L’évolution de la société civile comme acteur politique et comme contre-pouvoir s’est exprimée dans certains pays d’Afrique subsaharienne qui ont connu au début des années 90 des mouvements de contestation à la fois politique, économique et sociale, comme c’est le cas au Congo Brazzaville.
La remise en cause globale du régime de parti unique s’est exprimée par des mouvements d’insurrection accentués ou occasionnés par la révolte des organisations syndicales, des mouvements religieux et des associations contre le système politique en place.
Les forces sociales réclamaient le changement et finalement l’instauration d’un État de droit avec toutes ses caractéristiques. En effet, selon Jacques Bidet, « il s’est ressenti en Afrique un besoin capital, celui de l’État de droit au cœur même de la problématique démocratique, car une démocratie sociale réelle ne peut exister sans État de droit » (2). Or, selon Alain Touraine, « le XXe siècle a été si fortement marqué par des régimes totalitaires que la destruction de ceux-ci a pu apparaître à beaucoup comme une preuve suffisante du triomphe de la démocratie. » (3)

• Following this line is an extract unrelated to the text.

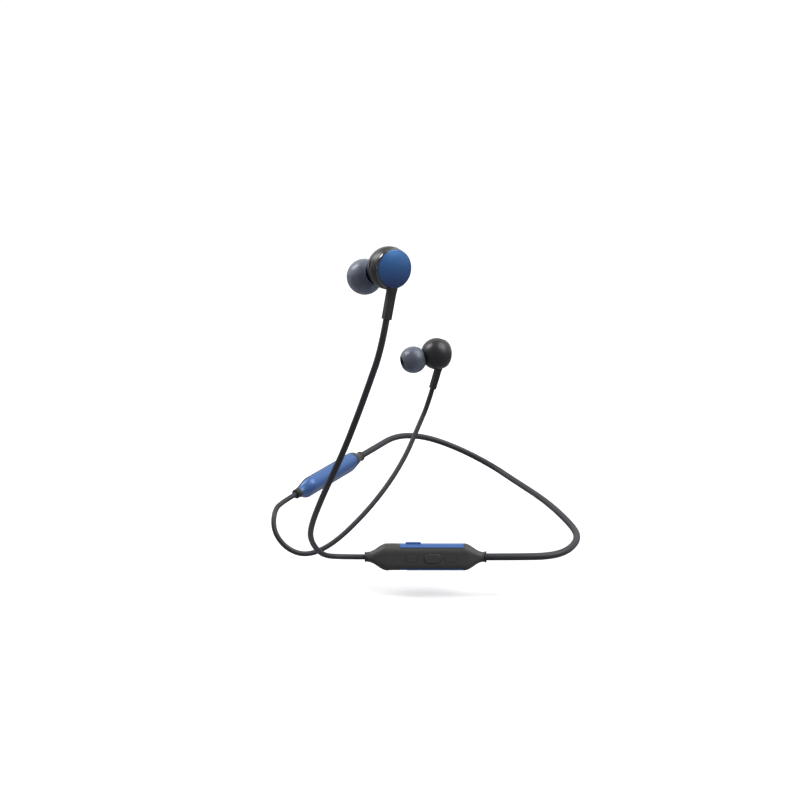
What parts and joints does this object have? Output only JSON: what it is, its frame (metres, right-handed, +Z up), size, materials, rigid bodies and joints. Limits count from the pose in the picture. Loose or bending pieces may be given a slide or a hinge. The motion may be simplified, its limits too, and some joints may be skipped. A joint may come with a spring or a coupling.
{
  "type": "neckband earphones",
  "caption": "In-ear earphones on a cable that passes behind the neck, with a control pod on one side, a battery pod on the other and a lead up to each earbud.",
  "frame": {"origin": "centre of the neck cable at the middle of its length, where it rests on the wearer", "axes": "+X along the control pod from its lead end to its neck end, -X is the way the wearer faces, +Y towards the wearer's right, +Z up"},
  "size_m": [0.1339, 0.198, 0.1475],
  "materials": {
    "blue_faceplate": "anodised blue, finely brushed, satin",
    "gloss_black": "polished black",
    "dark_housing": "satin dark grey",
    "steel_mesh": "fine woven mesh",
    "driver_steel": "plated steel",
    "magnet": "nickel plated",
    "diaphragm_film": "thin polymer film",
    "black_rubber": "moulded, matt",
    "smoky_silicone": "translucent smoky blue-grey silicone",
    "soft_touch_black": "soft-touch matt",
    "blue_shell": "satin metallic blue paint",
    "circuit_board": "solder mask",
    "switch_plastic": "moulded",
    "shield_steel": "tinned",
    "light_pipe": "translucent white",
    "cell_wrap": "laminated foil",
    "foam": "closed-cell foam",
    "cable_jacket": "matt thermoplastic jacket"
  },
  "bodies": {
    "earphones": {"left_faceplate": "blue_faceplate", "left_trim_ring": "gloss_black", "left_outer_housing": "gloss_black", "left_nozzle_housing": "dark_housing", "left_nozzle_mesh": "steel_mesh", "left_driver_frame": "driver_steel", "left_driver_magnet": "magnet", "left_cable_sleeve": "black_rubber", "right_faceplate": "blue_faceplate", "right_trim_ring": "gloss_black", "right_outer_housing": "gloss_black", "right_nozzle_housing": "dark_housing", "right_nozzle_mesh": "steel_mesh", "right_driver_frame": "driver_steel", "right_driver_magnet": "magnet", "right_cable_sleeve": "black_rubber", "control_front_shell": "soft_touch_black", "control_back_shell": "blue_shell", "control_lead_collar": "black_rubber", "control_neck_collar": "black_rubber", "circuit_board": "circuit_board", "key_switches": "switch_plastic", "power_switch": "switch_plastic", "bluetooth_module": "shield_steel", "charging_socket": "shield_steel", "microphone": "shield_steel", "status_light": "light_pipe", "battery_front_shell": "soft_touch_black", "battery_back_shell": "blue_shell", "battery_lead_collar": "black_rubber", "battery_neck_collar": "black_rubber", "battery_cell": "cell_wrap", "protection_board": "circuit_board", "foam_pad": "foam", "left_lead": "cable_jacket", "right_lead": "cable_jacket", "neck_cable": "cable_jacket"},
    "play_key": {"play_button": "soft_touch_black"},
    "volume_down_key": {"volume_down_button": "soft_touch_black"},
    "volume_up_key": {"volume_up_button": "soft_touch_black"},
    "power_key": {"power_button": "blue_shell"},
    "left_tip": {"left_eartip": "smoky_silicone"},
    "right_tip": {"right_eartip": "smoky_silicone"},
    "left_cone": {"left_diaphragm": "diaphragm_film"},
    "right_cone": {"right_diaphragm": "diaphragm_film"}
  },
  "joints": [
    {"name": "play_press", "type": "slide", "parent": "earphones", "child": "play_key", "axis": [0, 0.9744, -0.225], "range_m": [0, 0.0003], "stiffness_N_per_m": 600},
    {"name": "volume_down_press", "type": "slide", "parent": "earphones", "child": "volume_down_key", "axis": [0, 0.9744, -0.225], "range_m": [0, 0.0003], "stiffness_N_per_m": 600},
    {"name": "volume_up_press", "type": "slide", "parent": "earphones", "child": "volume_up_key", "axis": [0, 0.9744, -0.225], "range_m": [0, 0.0003], "stiffness_N_per_m": 600},
    {"name": "power_press", "type": "slide", "parent": "earphones", "child": "power_key", "axis": [0, -0.225, -0.9744], "range_m": [0, 0.0003], "stiffness_N_per_m": 600},
    {"name": "left_eartip_pull", "type": "slide", "parent": "earphones", "child": "left_tip", "axis": [-0.7322, 0.5722, -0.3695], "range_m": [0, 0.012]},
    {"name": "left_diaphragm_travel", "type": "slide", "parent": "earphones", "child": "left_cone", "axis": [0.5285, -0.8474, 0.0503], "range_m": [-0.00015, 0.00015], "stiffness_N_per_m": 600},
    {"name": "right_eartip_pull", "type": "slide", "parent": "earphones", "child": "right_tip", "axis": [-0.9436, -0.2802, -0.1761], "range_m": [0, 0.012]},
    {"name": "right_diaphragm_travel", "type": "slide", "parent": "earphones", "child": "right_cone", "axis": [0.8099, 0.5601, -0.1744], "range_m": [-0.00015, 0.00015], "stiffness_N_per_m": 600}
  ]
}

Le début de l’année 90 est donc pour le Congo l’année du changement. En effet, les forces sociales ont joué un rôle majeur dans le cadre de la dénonciation et la remise en cause du système politique en place. Elles s’étaient résolues à reprendre ce qui leur avait été confisqué, en particulier la liberté de s’exprimer. Les différentes actions menées par ces forces sociales ont largement contribué à ouvrir la voie vers une transition démocratique. Ce qui permet d’affirmer que la démocratie au Congo Brazzaville ne s’est pas faite sans la société civile.

L’objet de cette réflexion n’est pas de revenir sur les différentes étapes de la transition démocratique, ni même d’évoquer les différentes forces qui ont participé à cette transition démocratique, de nombreux travaux de recherche ayant été publiés sur ces sujets, comme ceux d’Abel Kouvouama.
Cet article porte plutôt un regard sur la société civile dans le processus de démocratisation au Congo et tente de formuler des recommandations pour rendre sa contribution plus efficace dans la poursuite de ce même processus.

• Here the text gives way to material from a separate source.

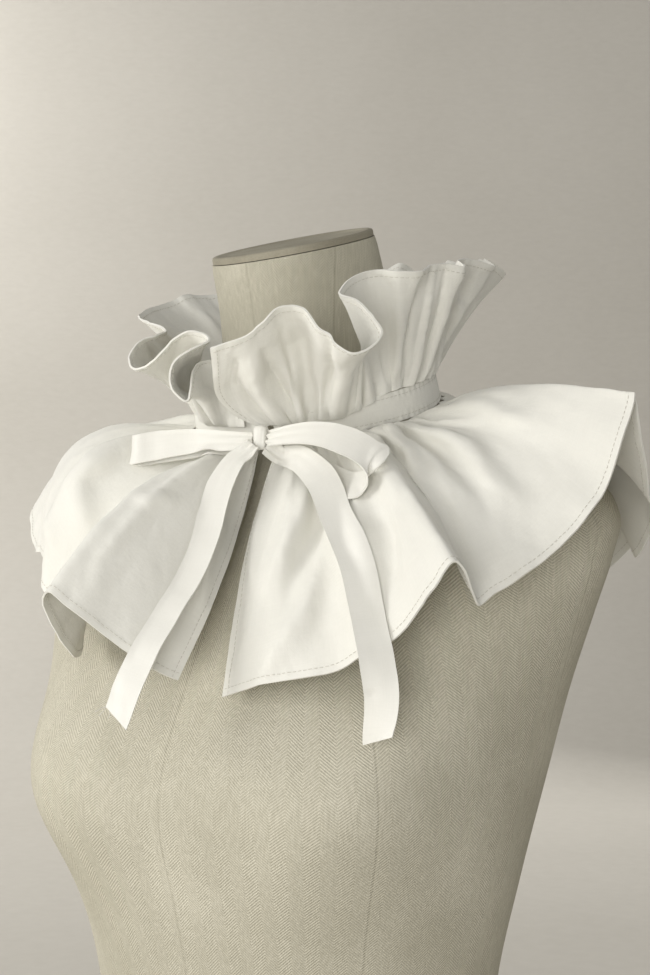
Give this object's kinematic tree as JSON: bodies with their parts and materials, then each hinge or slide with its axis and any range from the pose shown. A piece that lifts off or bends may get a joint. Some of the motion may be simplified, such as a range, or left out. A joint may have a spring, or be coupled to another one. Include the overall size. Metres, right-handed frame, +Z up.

En effet, l’émergence des premières forces sociales qui s’érigent en véritables contre-pouvoirs a ouvert la voie au processus de transition démocratique, avec la chute du régime de parti unique dans lequel le rôle de certains acteurs de la société civile est incontestable (I).

Mais très différente est la période suivant la mise en place des nouvelles institutions. Le défi à relever consiste alors à conserver les acquis du processus de transition démocratique, et pour la société civile, à s’instaurer comme une force alternative face aux nouveaux pouvoirs publics, car la période actuelle se caractérise par le déclin de cette dernière (II). On assiste aujourd’hui à une sorte de démission et de désengagement des acteurs sociaux, dont le seul à subsister est le Conseil œcuménique des Églises du Congo, qui œuvre pour une politique de réconciliation nationale, pour aller vers la paix. Or les acteurs qui le constituent, religieux avant tout, atteignent ici les limites de leur rôle ; leur vocation étant morale et spirituelle, le pardon prend le pas sur la recherche de la vérité et le rendu de la justice.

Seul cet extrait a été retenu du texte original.